§ **EXERCISE BRIEF**:
Extract each line holding the word "shown" from the entries.

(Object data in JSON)
___
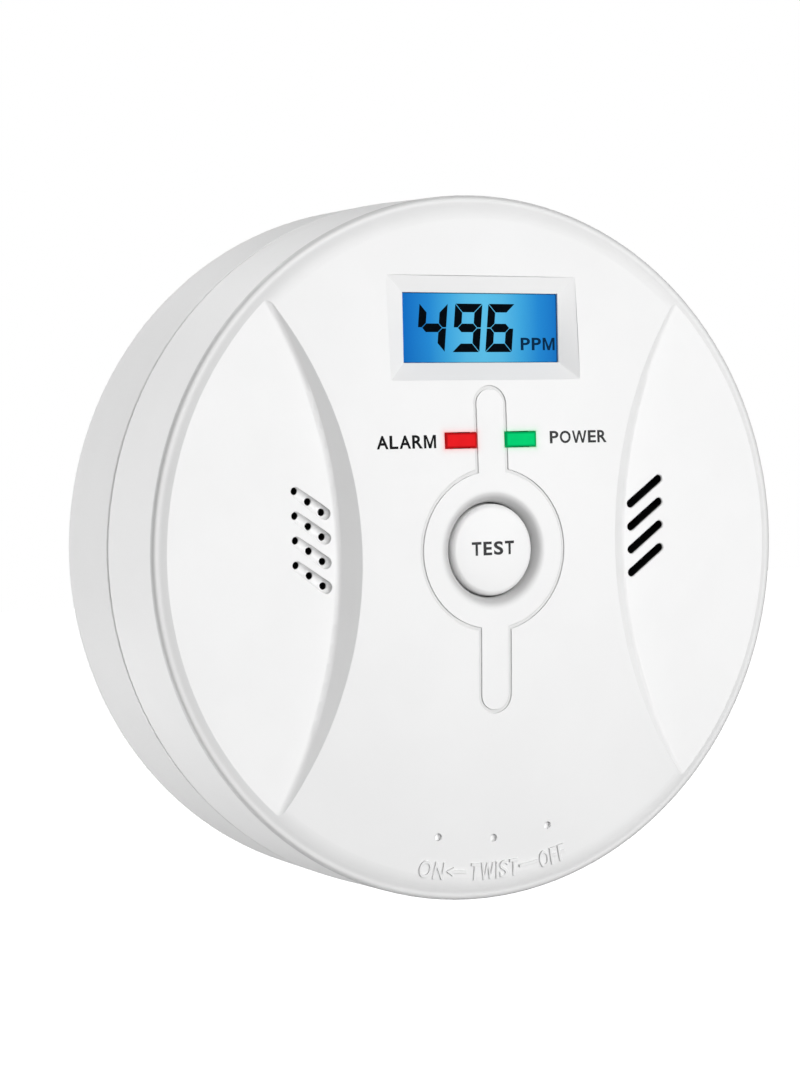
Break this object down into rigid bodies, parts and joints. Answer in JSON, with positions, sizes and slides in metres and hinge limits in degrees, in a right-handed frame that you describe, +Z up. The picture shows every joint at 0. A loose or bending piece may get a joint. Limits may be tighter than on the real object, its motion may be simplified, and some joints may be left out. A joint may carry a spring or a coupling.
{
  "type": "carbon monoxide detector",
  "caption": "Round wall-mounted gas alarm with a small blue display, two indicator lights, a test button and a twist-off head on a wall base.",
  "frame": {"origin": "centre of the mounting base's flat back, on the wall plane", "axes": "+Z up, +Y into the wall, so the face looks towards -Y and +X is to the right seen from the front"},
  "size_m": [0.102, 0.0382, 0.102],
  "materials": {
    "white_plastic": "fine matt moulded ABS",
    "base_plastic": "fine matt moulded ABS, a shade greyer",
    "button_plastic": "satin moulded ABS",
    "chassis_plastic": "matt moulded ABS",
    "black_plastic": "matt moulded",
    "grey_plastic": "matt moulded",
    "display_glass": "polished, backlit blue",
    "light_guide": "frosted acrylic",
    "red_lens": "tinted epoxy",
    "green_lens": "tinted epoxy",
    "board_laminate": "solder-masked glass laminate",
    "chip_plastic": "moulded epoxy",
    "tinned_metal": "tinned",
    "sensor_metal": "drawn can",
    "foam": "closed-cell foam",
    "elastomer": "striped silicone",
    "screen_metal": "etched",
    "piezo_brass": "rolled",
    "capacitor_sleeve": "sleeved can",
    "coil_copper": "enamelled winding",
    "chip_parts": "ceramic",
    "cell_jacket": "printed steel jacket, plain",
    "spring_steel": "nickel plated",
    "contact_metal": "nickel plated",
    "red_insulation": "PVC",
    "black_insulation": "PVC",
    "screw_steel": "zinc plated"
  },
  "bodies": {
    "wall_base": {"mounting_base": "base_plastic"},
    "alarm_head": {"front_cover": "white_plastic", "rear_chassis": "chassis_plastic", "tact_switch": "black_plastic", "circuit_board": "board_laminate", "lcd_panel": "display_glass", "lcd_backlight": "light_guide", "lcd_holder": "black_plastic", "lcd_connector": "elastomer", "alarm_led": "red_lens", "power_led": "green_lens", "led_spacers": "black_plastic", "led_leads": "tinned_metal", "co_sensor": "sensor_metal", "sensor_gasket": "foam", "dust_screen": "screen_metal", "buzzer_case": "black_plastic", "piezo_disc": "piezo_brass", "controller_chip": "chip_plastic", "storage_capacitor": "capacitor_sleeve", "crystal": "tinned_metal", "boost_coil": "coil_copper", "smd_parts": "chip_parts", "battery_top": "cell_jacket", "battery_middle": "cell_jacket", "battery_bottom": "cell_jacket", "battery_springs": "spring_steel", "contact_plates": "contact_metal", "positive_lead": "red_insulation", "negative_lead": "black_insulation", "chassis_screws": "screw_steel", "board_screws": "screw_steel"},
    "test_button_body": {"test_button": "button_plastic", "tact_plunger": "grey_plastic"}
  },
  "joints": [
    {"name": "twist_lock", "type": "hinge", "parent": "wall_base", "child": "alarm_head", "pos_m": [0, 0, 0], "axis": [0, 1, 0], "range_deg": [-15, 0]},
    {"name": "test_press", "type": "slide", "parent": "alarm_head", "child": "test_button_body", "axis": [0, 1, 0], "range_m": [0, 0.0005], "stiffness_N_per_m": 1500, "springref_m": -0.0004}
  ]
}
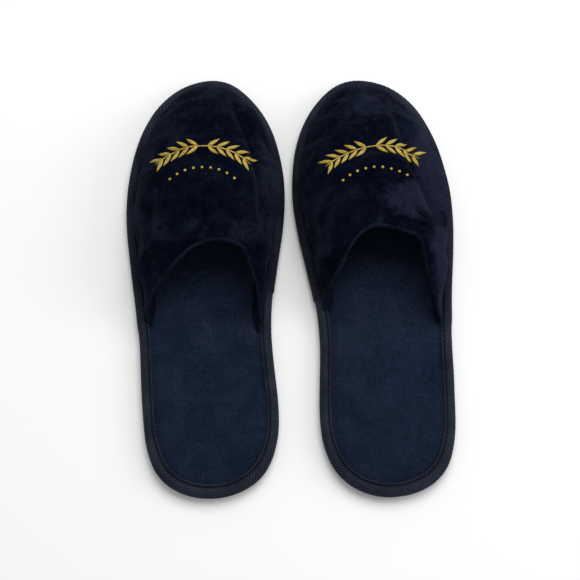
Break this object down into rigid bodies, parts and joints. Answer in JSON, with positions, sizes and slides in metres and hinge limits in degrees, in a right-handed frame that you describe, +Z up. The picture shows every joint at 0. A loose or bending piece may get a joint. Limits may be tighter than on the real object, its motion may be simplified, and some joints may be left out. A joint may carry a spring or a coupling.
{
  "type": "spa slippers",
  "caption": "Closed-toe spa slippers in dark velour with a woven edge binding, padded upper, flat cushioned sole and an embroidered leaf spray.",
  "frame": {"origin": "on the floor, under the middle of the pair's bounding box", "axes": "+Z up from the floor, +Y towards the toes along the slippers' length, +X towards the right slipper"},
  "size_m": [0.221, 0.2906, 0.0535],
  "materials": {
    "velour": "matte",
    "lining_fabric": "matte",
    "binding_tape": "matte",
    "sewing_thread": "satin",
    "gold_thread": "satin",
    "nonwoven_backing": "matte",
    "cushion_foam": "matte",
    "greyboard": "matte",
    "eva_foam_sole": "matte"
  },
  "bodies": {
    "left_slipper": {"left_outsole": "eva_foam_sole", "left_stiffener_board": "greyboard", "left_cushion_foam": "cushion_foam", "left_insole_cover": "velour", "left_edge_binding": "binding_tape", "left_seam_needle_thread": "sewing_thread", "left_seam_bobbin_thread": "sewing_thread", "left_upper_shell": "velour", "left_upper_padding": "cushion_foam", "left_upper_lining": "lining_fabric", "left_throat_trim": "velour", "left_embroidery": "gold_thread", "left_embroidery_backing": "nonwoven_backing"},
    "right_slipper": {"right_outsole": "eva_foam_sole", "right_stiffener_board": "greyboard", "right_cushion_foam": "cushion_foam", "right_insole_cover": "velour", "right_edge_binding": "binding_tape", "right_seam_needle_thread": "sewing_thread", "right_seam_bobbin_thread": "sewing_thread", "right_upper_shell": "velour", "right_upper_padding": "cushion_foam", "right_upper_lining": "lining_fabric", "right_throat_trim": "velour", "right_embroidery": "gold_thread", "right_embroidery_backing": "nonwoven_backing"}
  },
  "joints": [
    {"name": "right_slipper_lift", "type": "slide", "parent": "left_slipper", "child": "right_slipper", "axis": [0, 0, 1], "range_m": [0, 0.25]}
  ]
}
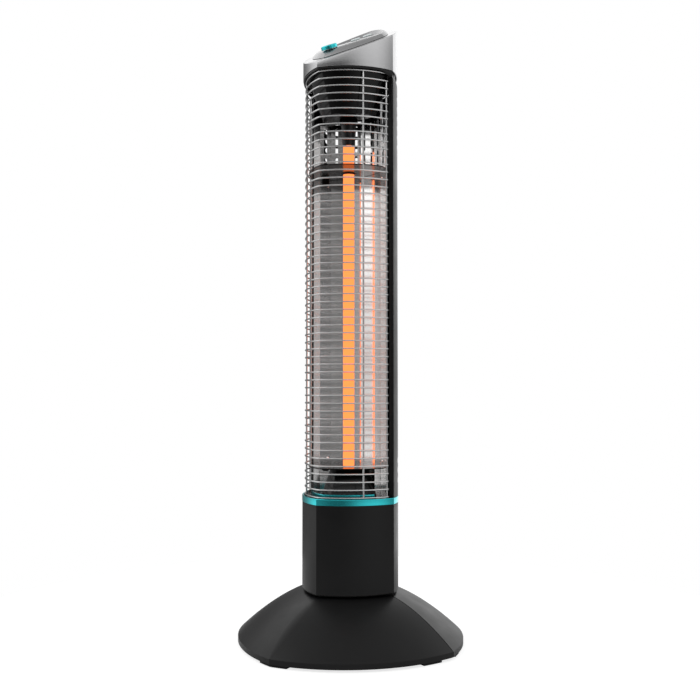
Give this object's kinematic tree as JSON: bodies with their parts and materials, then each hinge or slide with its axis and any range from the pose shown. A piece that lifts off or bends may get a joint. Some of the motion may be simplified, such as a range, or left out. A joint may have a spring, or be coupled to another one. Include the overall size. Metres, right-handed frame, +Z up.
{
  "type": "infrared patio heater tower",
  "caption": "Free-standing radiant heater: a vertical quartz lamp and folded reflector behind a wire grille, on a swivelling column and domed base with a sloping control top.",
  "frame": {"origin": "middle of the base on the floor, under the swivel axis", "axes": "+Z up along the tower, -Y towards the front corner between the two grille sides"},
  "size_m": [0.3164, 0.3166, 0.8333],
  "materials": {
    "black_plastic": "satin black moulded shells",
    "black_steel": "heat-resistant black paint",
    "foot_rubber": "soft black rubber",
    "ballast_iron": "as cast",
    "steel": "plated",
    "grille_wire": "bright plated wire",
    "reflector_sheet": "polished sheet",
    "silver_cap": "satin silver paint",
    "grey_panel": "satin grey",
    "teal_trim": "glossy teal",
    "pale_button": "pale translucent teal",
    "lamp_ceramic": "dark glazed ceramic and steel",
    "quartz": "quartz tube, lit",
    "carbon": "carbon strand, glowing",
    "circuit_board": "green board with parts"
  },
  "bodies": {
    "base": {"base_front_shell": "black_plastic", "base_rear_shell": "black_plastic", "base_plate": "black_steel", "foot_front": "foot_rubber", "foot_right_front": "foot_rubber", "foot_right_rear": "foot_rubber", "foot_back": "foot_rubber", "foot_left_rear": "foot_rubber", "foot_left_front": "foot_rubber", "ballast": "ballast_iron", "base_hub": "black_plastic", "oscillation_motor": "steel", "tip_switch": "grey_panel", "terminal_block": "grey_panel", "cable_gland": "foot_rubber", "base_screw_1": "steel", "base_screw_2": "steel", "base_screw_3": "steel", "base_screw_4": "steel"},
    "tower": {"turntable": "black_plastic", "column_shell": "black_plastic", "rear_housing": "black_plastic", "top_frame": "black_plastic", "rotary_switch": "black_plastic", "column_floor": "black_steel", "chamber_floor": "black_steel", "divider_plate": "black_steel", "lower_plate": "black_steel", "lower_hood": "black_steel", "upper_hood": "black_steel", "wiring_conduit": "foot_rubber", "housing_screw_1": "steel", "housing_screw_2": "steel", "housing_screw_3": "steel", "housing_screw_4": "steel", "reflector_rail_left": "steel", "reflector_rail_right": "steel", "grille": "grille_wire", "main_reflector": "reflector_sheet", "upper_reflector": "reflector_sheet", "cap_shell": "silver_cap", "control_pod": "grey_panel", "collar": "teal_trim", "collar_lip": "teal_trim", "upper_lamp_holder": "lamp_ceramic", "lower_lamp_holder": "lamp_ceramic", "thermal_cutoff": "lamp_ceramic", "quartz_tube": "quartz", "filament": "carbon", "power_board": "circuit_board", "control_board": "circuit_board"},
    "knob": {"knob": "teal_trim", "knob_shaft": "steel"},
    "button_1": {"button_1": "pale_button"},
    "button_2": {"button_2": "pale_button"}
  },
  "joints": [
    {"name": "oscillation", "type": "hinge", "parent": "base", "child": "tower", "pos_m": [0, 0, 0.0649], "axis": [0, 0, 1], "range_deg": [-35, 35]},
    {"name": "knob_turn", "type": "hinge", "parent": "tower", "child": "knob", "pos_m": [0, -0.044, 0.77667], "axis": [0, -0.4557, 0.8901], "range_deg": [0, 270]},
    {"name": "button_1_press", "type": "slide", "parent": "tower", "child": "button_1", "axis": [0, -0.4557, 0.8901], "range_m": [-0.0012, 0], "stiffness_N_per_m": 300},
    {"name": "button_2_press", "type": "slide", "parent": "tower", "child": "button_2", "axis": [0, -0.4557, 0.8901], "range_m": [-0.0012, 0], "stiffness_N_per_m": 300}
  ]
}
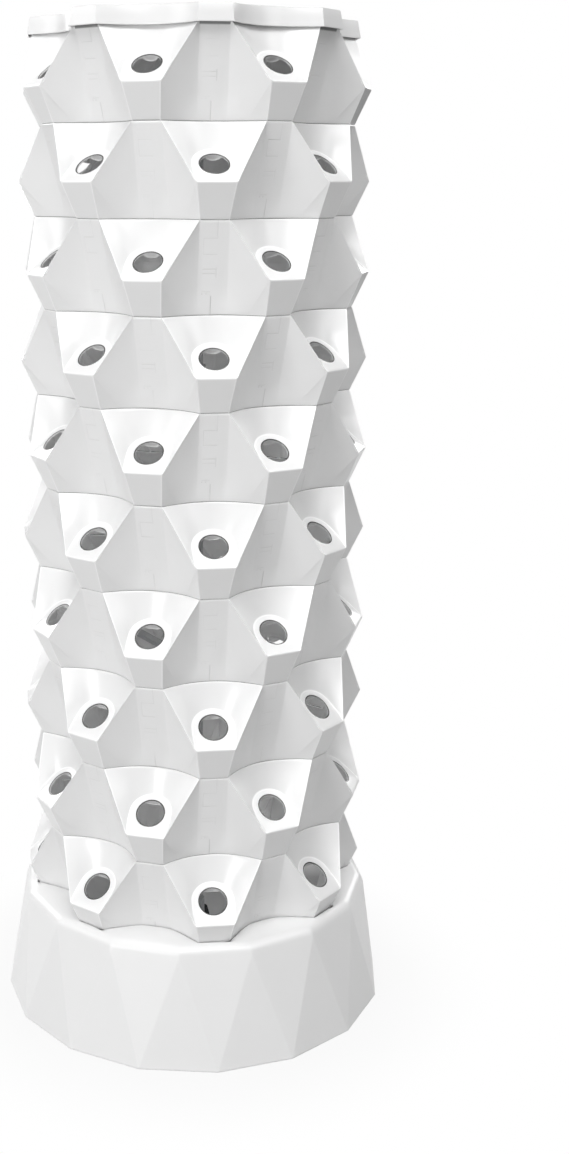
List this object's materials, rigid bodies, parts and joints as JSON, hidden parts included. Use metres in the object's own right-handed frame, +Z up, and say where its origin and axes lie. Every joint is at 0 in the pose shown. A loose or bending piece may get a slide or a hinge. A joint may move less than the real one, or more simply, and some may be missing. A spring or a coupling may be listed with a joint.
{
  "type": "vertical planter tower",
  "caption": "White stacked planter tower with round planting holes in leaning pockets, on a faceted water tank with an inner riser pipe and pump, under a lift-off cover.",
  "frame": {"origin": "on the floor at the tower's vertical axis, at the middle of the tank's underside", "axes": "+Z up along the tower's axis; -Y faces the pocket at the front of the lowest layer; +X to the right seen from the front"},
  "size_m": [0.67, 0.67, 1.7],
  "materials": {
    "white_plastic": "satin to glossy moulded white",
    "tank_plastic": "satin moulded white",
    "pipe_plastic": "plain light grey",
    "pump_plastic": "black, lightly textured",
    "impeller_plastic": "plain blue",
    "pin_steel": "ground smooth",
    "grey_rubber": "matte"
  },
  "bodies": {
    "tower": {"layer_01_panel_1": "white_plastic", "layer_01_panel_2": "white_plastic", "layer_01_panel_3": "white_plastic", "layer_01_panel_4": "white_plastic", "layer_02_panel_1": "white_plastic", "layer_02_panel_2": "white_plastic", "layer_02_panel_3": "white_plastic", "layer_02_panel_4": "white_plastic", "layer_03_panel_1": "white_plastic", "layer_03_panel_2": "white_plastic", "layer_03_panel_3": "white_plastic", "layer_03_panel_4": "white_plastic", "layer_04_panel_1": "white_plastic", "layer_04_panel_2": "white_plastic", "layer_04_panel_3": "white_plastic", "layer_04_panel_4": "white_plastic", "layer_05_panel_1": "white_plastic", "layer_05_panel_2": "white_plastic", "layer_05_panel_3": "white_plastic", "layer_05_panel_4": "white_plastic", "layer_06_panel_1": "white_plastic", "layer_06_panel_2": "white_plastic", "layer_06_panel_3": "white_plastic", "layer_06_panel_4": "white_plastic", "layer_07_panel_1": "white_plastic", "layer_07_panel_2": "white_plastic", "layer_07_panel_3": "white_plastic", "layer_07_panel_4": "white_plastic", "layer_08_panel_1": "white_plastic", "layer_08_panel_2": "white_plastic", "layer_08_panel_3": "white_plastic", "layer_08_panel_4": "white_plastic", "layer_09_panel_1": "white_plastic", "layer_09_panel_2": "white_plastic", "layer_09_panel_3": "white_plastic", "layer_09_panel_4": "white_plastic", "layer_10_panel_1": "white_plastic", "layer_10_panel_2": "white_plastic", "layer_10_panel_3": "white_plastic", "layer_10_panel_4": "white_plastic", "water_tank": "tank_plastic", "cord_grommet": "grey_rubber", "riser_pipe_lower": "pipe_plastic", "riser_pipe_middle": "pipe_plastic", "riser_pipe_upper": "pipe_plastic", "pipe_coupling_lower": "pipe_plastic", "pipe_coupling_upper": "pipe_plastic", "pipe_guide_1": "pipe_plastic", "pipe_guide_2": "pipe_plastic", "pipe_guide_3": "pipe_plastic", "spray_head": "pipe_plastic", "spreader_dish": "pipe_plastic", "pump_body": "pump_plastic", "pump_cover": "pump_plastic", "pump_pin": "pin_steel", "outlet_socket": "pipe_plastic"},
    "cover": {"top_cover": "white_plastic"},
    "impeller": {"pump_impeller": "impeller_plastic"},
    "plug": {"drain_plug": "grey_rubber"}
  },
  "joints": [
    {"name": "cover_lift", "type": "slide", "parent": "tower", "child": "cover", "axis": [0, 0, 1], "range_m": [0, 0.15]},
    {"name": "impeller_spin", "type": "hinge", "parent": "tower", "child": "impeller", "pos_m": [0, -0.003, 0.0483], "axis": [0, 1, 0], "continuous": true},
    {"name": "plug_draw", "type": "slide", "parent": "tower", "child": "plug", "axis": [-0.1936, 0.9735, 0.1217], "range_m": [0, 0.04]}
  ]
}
___
§ **ANSWER FOR THIS EXERCISE**:
Give this object's kinematic tree as JSON: bodies with their parts and materials, then each hinge or slide with its axis and any range from the pose shown. A piece that lifts off or bends may get a joint. Some of the motion may be simplified, such as a range, or left out. A joint may have a spring, or be coupled to another one. Include the overall size. Metres, right-handed frame, +Z up.
List this object's materials, rigid bodies, parts and joints as JSON, hidden parts included. Use metres in the object's own right-handed frame, +Z up, and say where its origin and axes lie. Every joint is at 0 in the pose shown. A loose or bending piece may get a slide or a hinge. A joint may move less than the real one, or more simply, and some may be missing. A spring or a coupling may be listed with a joint.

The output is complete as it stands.